[I apologise for the graphic nature of this post. I am writing the first draft of my book and I am posting some short extracts here (totally random and out of order). If you want hearts and flowers from me, then today is not your day …]
He was the second dead person I had seen. The first was long ago when I was a 3rd Form student at Sacred Heart College, a posh private Catholic girls’ school that had a fully populated convent attached.
Sister Mary Something (they were all Sister Mary Something) died in October 1977 and was laid in state in the small school chapel. Viewing the body was by no means compulsory but my morbid curiosity saw me standing in line with all the other girls in green uniforms, eager to take a look.
Her tiny, shrivelled, old body lay in a polished timber coffin in front of the altar. As we all filed past silently, I saw her lying there like she had fallen asleep and forgotten to wake up. Dressed in full nun’s regalia, the old-fashioned black and white kind, all I remember is how still she was.
She didn’t look like she was sleeping really at all. Sleep looks completely different – eyelids flicker, tiny moans escape into the silence and the body moves and shifts as lungs breathe and muscles relax. Sister Mary Thingy was utterly still and totally devoid of life.
J. was utterly still as well. But he wasn’t dressed beautifully or laid carefully in a polished coffin inside an immaculately groomed chapel. He was sitting on an over-stuffed blue armchair in the room that had once been my study, surrounded by a mess of papers, photo albums, ashtrays and empty long neck beer bottles. The picture was dim and muted as curtains were drawn even though it was early morning.
I couldn’t determine if his face was relaxed in peaceful imitation of sleep because of the green garbage bag over his head. From beneath the garbage bag a hose pipe ran down over his shoulder and chest to a metal cylinder on the floor. It was the same type of cylinder as the ones you use in a gas BBQ, but instead of being grey and featureless, it was bright red.
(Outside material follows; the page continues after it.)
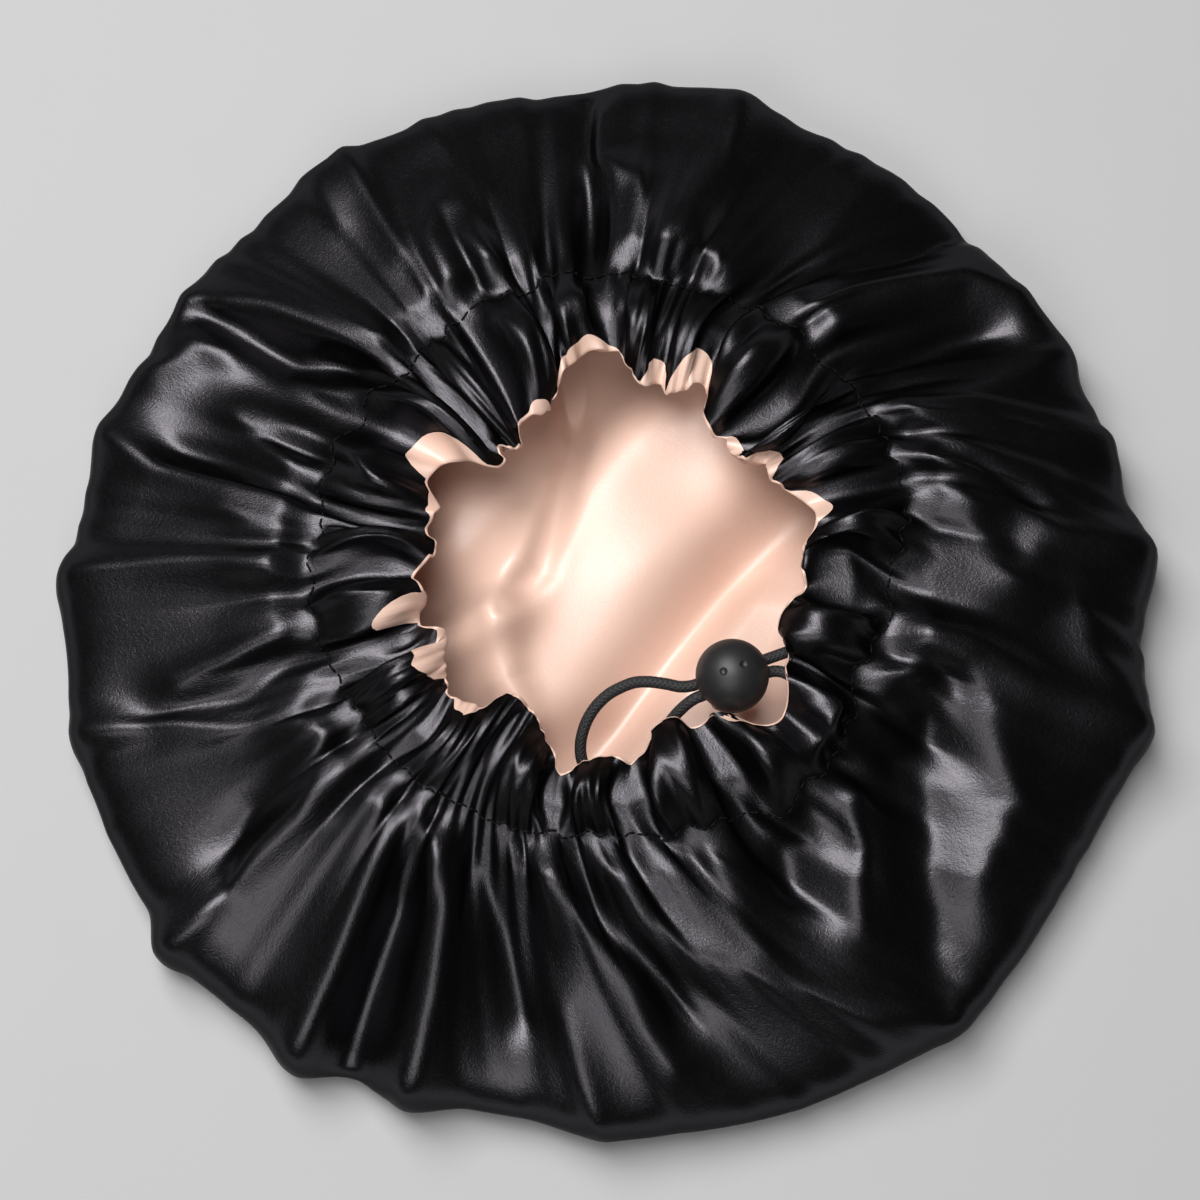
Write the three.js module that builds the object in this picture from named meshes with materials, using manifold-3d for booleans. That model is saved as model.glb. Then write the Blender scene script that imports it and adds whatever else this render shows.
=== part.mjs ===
// Double-layer satin hair bonnet with a drawcord and a ball cord lock.
// It lies crown down with its gathered mouth up. Millimetres, +Z up, origin at the
// middle of the box on the surface that it lies on.
import * as THREE from 'three';
import { mergeVertices } from 'three/addons/utils/BufferGeometryUtils.js';
import Module from 'manifold-3d';

const wasm = await Module();
wasm.setup();

// Driving sizes of the bonnet
const outlineRadius = 160;
const outlineLobeDepth = 1.2;
const satinThickness = 0.8;
const layerGapWidth = 0.4;
const hemRadius = 55;
const hemToCordWidth = 14;
const cordToSeamWidth = 13;
const mouthOffsetLength = 1.5;
const hemRiseHeight = 3.5;
const seamDropHeight = 2.5;

// Folds of the satin: half heights at the hem, on the channel, at the seam and on the crown
const hemFoldHeight = 2.8;
const channelFoldHeight = 3;
const seamFoldHeight = 3;
const shoulderFoldHeight = 4.5;
const sideFoldHeight = 3;
const rollFoldHeight = 2;
const liningSlackWidth = 3.6;

// A hump of slack lining that stands up under one side of the mouth
const humpHeight = 24;
const humpRadius = 66;
const humpWidth = 22;

// Drawcord, its channel and the sleeve that joins its ends
const cordDiameter = 3.4;
const cordHeight = 42.5;
const channelHalfHeight = 3.4;
const exitHalfHeight = 2.5;
const lowerBendRadius = 7;
const upperBendRadius = 12;
const sleeveLength = 16;
const sleeveWallThickness = 0.5;
const fitGapWidth = 0.3;

// Threads
const seamThreadDiameter = 0.6;
const seamThreadLiftHeight = 0.9;
const hemThreadDiameter = 0.4;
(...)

He was wearing shorts and a singlet, clothes he had never worn in the 19 years we were together, but recently purchased to facilitate his new interest in getting fit. I wondered if he had worked out first and then decided he’d had enough. How do you decide what to wear when you die?
His freshly acquired tribal tattoo on his left shoulder and arm in blue and black ink was mimicked by the black and blue bruises of decomposition showing on the exposed flesh of his belly where his singlet had ridden up. I had seen enough medical and detective TV shows to know living people or the recently deceased don’t have those marks. He was long gone and I was too late to save him.
Instead of rushing to him to check if he was still alive, I got out of the room as quickly as I could. I grabbed my phone from my handbag and called 000.
“What is the nature of your emergency?” the female voice said.
“My husband appears to have killed himself”.